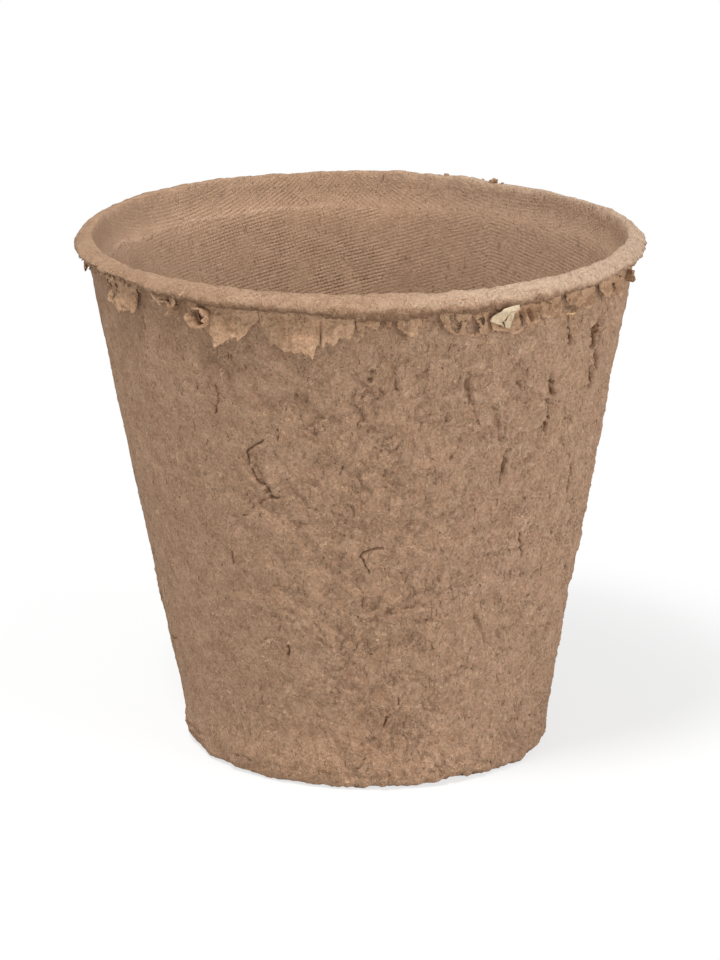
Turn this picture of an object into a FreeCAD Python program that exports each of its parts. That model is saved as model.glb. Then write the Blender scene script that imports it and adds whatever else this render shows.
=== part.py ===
# Round pot of moulded peat and wood pulp, with a rolled rim and a torn skirt of flash under it.
# Origin: centre of the underside. +Z runs up the pot's axis and -Y is the front. Units are millimetres.

import FreeCAD
import Part

import math
import os

# Overall size of the moulding
rim_diameter = 102.0
pot_height = 93.5
base_diameter = 65.0
wall_thickness = 2.2
floor_thickness = 2.4
heel_radius = 3.8
inner_heel_chamfer = 2.0

# Rolled rim: a lip that stands out from the wall. From a level land at the mouth, its top falls away to a
# round shoulder.
rim_height = 4.3
rim_overhang = 2.5
mouth_land = 0.9
mouth_chamfer = 0.4
shoulder_drop = 1.2
shoulder_radius = 2.2
lip_chamfer = 0.8

# Ledge inside the mouth, on which a nested pot would stop
ledge_depth = 6.6
ledge_step = 0.5
ledge_rise = 0.4

# Drain hole in the middle of the floor
drain_diameter = 9.5

# Skin of flash that hangs under the rim
flash_thickness = 0.5
flash_drop = 6.9
flash_gap = 0.25

# Pleated strips of flash
pleat_wave = 0.4

# Strips of flash that have rolled up
curl_diameter = 3.7
curl_thickness = 0.55
curl_reach = 1.9

# Scraps that lie on the pot
chip_thickness = 0.4
chip_drop = 3.4
splinter_length = 2.8
splinter_diameter = 0.42
splinter_depth = 8.0
crumb_length = 1.9
crumb_diameter = 1.3

# How far a cutting shape runs past what it cuts
overrun = 1.0

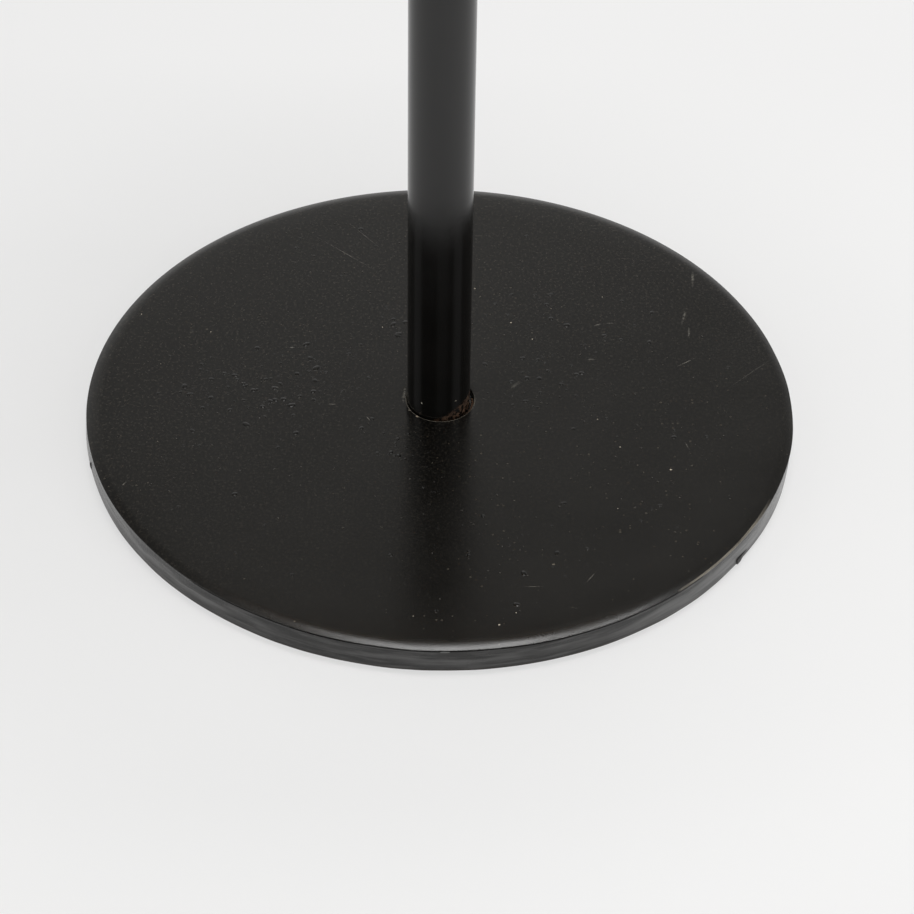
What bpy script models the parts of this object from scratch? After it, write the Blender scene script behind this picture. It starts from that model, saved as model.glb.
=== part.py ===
# Table lamp: a heavy round steel plate, a straight steel tube, an E27 lampholder with a rotary switch,
# an LED bulb and a woven cane shade on a wire frame.
# Metres, +Z up. The origin is the centre of the felt pad's underside, on the table.

import math

import bmesh
import bpy
from mathutils import Matrix, Vector

# Clearances
SEAT_GAP = 0.0003
TURNING_GAP = 0.00025

# Base plate and what fixes it to the tube
PLATE_DIAMETER = 0.215
PLATE_THICKNESS = 0.008
PLATE_ROLL_WIDTH = 0.004
PLATE_ROLL_DROP = 0.0008
PLATE_LOWER_CHAMFER = 0.0005
TUBE_SEAT_SLACK = 0.00085
TUBE_SEAT_OFFSET = 0.0005
TUBE_SEAT_DEPTH = 0.0024
BOLT_POCKET_DEPTH = 0.0038
BOLT_DIAMETER = 0.008
BOLT_HEAD_DIAMETER = 0.017
BOLT_HEAD_HEIGHT = 0.0021
BOLT_REACH_IN_TUBE = 0.0125
BOLT_SOCKET_ACROSS_FLATS = 0.005
BOLT_SOCKET_DEPTH = 0.0012
SPRING_WASHER_DIAMETER = 0.0148
SPRING_WASHER_THICKNESS = 0.0008
SPRING_WASHER_SLIT = 0.0009
PAD_THICKNESS = 0.0012
PAD_SETBACK = 0.003
PAD_HOLE_DIAMETER = 0.03

# Tube, its end fittings and its cable inlet
TUBE_DIAMETER = 0.01905
TUBE_WALL = 0.0012
TUBE_LENGTH = 0.3
FOOT_PLUG_END_WALL = 0.0045
INLET_HEIGHT = 0.03
INLET_HOLE_DIAMETER = 0.009
GROMMET_FLANGE_DIAMETER = 0.0125
GROMMET_FLANGE_THICKNESS = 0.0022
GROMMET_LIP_DIAMETER = 0.0112
GROMMET_LIP_THICKNESS = 0.0024
GROMMET_BORE_DIAMETER = 0.0062
WIRE_DIAMETER = 0.0022
WIRE_SPACING = 0.0028
BUSH_LENGTH = 0.014
BUSH_FLANGE_THICKNESS = 0.0025
NIPPLE_DIAMETER = 0.01
NIPPLE_BORE_DIAMETER = 0.0072
NIPPLE_LENGTH = 0.0205
NIPPLE_STANDS_PROUD = 0.0095
NECK_WASHER_DIAMETER = 0.0165
NECK_WASHER_THICKNESS = 0.0008

# Lampholder, measured up from the washer under its neck
CAP_NECK_DIAMETER = 0.019
CAP_NECK_HEIGHT = 0.006
CAP_FLARE_HEIGHT = 0.008
CAP_SIDE_HEIGHT = 0.016
CAP_DIAMETER = 0.043
CAP_WALL = 0.0022
SET_SCREW_DIAMETER = 0.003
SET_SCREW_HEIGHT = 0.003
BARREL_DIAMETER = 0.039
BARREL_WALL = 0.0035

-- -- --

▶ _WHAT IS NEEDED_: Lines from the records above that hold "model" are the ones to list.

▶ _THE REPLY_:
Turn this picture of an object into a FreeCAD Python program that exports each of its parts. That model is saved as model.glb. Then write the Blender scene script that imports it and adds whatever else this render shows.
What bpy script models the parts of this object from scratch? After it, write the Blender scene script behind this picture. It starts from that model, saved as model.glb.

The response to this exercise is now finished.